━━ Collected data ━━
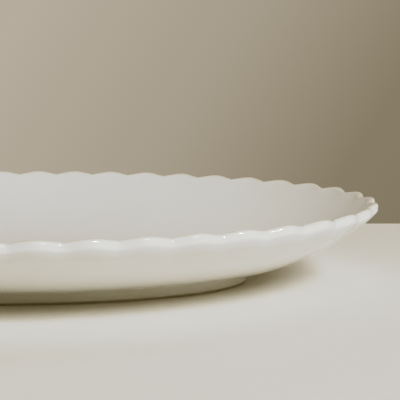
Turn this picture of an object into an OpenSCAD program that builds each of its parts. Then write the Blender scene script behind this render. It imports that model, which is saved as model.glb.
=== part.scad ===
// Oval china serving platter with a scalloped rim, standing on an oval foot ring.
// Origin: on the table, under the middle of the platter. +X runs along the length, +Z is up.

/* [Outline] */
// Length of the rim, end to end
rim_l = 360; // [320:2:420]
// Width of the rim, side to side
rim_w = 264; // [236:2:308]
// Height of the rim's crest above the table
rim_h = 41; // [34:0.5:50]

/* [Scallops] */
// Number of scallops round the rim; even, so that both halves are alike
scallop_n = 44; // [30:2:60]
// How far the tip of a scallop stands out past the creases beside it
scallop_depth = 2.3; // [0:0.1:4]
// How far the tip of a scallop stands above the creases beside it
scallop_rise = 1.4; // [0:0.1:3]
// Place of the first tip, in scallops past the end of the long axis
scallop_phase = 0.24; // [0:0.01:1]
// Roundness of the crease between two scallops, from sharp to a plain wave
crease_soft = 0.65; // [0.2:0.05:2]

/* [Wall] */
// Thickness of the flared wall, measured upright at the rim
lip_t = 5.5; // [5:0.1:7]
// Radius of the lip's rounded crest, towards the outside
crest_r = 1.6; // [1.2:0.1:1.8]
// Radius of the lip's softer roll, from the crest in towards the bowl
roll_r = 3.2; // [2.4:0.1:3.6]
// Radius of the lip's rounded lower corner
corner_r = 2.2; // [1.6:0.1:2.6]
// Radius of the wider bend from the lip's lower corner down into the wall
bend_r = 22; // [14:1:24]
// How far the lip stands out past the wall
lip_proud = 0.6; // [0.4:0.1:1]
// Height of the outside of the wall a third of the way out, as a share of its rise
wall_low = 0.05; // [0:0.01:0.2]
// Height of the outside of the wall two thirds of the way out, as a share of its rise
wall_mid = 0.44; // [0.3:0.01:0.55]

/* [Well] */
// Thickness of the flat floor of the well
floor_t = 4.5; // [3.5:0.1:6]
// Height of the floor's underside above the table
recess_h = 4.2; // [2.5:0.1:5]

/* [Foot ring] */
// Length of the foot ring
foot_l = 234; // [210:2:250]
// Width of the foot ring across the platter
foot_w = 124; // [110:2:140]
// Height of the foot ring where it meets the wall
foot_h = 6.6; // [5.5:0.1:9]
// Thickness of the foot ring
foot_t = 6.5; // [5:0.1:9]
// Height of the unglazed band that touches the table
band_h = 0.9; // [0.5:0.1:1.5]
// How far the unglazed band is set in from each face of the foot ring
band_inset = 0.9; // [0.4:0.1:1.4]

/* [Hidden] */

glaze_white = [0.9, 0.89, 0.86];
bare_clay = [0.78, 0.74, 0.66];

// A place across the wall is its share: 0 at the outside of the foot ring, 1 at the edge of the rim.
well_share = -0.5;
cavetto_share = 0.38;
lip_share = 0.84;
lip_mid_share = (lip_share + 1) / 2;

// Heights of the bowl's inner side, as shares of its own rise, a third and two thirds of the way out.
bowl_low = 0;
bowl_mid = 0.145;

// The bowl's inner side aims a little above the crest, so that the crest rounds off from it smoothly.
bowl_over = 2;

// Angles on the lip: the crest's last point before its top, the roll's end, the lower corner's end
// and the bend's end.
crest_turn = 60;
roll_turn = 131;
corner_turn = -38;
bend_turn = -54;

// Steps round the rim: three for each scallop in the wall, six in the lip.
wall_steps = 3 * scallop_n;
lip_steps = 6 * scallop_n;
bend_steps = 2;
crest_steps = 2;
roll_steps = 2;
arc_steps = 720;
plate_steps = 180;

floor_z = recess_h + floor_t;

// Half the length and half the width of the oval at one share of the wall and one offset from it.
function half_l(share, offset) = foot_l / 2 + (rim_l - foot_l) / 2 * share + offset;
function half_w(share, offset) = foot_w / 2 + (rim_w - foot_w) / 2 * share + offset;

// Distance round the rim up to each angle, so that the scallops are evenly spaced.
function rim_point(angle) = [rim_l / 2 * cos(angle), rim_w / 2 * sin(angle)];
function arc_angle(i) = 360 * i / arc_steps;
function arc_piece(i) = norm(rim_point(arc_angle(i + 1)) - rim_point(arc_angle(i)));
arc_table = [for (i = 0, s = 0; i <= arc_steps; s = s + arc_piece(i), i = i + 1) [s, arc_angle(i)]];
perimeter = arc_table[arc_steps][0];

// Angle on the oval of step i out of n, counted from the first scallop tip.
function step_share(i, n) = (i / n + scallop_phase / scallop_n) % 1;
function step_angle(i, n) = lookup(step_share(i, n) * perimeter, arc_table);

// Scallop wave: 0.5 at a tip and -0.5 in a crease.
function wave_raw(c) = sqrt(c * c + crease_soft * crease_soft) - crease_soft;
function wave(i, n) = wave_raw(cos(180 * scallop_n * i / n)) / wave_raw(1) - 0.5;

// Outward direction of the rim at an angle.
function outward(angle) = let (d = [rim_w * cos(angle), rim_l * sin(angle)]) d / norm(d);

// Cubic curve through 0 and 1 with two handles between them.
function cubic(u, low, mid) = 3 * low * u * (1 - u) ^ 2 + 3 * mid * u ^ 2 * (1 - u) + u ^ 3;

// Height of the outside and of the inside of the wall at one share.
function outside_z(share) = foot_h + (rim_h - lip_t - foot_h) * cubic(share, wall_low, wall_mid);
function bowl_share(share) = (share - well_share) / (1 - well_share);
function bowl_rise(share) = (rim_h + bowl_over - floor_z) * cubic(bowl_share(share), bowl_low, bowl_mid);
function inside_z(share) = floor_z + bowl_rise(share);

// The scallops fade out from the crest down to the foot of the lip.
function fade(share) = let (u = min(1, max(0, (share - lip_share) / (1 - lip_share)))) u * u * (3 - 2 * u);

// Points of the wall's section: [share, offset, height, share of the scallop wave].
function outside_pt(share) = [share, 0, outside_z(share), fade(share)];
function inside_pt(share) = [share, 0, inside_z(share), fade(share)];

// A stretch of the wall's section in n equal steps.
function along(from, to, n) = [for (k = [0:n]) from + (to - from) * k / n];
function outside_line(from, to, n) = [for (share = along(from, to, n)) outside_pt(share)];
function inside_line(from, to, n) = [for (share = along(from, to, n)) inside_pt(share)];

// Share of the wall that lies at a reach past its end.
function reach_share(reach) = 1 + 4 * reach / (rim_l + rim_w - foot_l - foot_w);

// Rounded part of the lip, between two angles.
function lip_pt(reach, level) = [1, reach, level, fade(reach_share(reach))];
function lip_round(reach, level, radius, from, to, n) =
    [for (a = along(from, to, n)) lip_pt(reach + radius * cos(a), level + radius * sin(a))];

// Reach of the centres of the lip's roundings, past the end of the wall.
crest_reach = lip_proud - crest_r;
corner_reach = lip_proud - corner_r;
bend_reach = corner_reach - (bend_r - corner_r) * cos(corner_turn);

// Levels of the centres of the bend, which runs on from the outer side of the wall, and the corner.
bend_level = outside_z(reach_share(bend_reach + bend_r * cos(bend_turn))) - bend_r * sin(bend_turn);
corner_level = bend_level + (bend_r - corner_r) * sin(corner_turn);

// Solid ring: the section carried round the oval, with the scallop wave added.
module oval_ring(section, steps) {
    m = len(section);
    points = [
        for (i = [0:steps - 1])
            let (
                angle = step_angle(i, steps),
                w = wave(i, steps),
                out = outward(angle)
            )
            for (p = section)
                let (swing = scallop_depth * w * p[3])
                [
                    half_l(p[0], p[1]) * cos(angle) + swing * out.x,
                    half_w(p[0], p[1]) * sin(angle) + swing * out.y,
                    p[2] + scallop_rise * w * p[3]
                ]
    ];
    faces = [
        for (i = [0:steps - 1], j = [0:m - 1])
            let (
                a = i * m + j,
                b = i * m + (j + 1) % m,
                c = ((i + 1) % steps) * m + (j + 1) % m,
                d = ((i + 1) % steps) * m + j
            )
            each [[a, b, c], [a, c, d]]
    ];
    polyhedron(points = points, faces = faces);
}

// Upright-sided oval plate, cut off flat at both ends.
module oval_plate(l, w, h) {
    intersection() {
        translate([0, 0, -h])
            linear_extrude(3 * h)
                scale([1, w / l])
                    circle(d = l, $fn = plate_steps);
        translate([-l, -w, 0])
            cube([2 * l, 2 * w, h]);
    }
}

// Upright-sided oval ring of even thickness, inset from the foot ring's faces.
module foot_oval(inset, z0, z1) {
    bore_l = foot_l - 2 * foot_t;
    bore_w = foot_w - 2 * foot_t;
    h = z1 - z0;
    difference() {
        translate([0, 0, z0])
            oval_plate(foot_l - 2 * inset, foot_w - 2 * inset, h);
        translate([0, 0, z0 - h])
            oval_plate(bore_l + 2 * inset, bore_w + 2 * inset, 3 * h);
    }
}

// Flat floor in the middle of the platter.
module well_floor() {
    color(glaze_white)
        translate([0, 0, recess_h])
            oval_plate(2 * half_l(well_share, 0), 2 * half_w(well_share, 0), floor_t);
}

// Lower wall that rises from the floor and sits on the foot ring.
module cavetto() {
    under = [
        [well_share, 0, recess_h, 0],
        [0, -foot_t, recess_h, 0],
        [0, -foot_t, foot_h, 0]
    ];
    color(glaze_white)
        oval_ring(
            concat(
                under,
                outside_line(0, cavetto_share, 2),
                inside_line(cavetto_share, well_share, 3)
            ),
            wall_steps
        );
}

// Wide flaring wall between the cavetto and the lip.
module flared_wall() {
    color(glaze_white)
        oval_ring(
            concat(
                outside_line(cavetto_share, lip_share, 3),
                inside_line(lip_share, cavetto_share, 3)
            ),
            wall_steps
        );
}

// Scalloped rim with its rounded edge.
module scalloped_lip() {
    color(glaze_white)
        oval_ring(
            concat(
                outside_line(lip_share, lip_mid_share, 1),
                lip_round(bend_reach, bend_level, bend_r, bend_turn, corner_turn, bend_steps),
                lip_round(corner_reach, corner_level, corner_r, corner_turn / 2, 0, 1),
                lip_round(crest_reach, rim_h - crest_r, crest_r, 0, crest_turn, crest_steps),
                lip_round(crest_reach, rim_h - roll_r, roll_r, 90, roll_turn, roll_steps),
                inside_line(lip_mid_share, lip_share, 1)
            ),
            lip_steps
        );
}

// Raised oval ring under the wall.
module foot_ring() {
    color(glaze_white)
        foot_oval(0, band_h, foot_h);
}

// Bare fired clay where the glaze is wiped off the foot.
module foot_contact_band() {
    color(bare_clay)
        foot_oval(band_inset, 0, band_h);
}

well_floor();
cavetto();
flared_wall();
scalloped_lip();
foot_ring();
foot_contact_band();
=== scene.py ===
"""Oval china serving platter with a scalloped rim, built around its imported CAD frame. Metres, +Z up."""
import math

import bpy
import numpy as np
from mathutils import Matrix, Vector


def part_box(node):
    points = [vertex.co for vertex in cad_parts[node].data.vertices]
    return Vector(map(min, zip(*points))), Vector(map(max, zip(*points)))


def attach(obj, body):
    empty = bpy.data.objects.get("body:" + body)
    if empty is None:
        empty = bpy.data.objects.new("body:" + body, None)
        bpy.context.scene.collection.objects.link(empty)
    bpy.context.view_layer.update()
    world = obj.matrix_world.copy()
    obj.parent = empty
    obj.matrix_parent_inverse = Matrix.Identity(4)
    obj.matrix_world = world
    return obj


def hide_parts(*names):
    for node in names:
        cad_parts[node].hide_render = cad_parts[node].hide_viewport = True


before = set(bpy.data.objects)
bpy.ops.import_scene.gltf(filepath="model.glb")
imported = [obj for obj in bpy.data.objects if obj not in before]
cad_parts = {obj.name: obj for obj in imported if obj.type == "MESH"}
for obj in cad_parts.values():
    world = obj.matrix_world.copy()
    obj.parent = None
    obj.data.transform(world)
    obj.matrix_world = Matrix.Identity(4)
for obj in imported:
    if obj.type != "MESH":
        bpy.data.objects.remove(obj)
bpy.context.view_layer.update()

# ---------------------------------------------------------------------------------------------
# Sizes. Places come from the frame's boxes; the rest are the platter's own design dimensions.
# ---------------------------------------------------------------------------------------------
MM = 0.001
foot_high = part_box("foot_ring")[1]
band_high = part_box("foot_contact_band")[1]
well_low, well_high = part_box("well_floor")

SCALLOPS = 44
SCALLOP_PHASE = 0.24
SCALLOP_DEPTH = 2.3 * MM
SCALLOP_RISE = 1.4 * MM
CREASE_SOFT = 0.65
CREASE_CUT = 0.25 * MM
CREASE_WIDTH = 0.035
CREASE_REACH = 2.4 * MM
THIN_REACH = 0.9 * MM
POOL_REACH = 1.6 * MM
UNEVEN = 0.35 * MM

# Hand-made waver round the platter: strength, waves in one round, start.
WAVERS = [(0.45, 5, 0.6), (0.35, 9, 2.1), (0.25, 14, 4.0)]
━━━
● **Exercise goal**
Beginning with the line containing "from mathutils import Matrix, Vector" and ending with the line containing "imported = [obj", extract those lines exactly from the listing above, and only those.

● **Response below**
from mathutils import Matrix, Vector


def part_box(node):
    points = [vertex.co for vertex in cad_parts[node].data.vertices]
    return Vector(map(min, zip(*points))), Vector(map(max, zip(*points)))


def attach(obj, body):
    empty = bpy.data.objects.get("body:" + body)
    if empty is None:
        empty = bpy.data.objects.new("body:" + body, None)
        bpy.context.scene.collection.objects.link(empty)
    bpy.context.view_layer.update()
    world = obj.matrix_world.copy()
    obj.parent = empty
    obj.matrix_parent_inverse = Matrix.Identity(4)
    obj.matrix_world = world
    return obj


def hide_parts(*names):
    for node in names:
        cad_parts[node].hide_render = cad_parts[node].hide_viewport = True


before = set(bpy.data.objects)
bpy.ops.import_scene.gltf(filepath="model.glb")
imported = [obj for obj in bpy.data.objects if obj not in before]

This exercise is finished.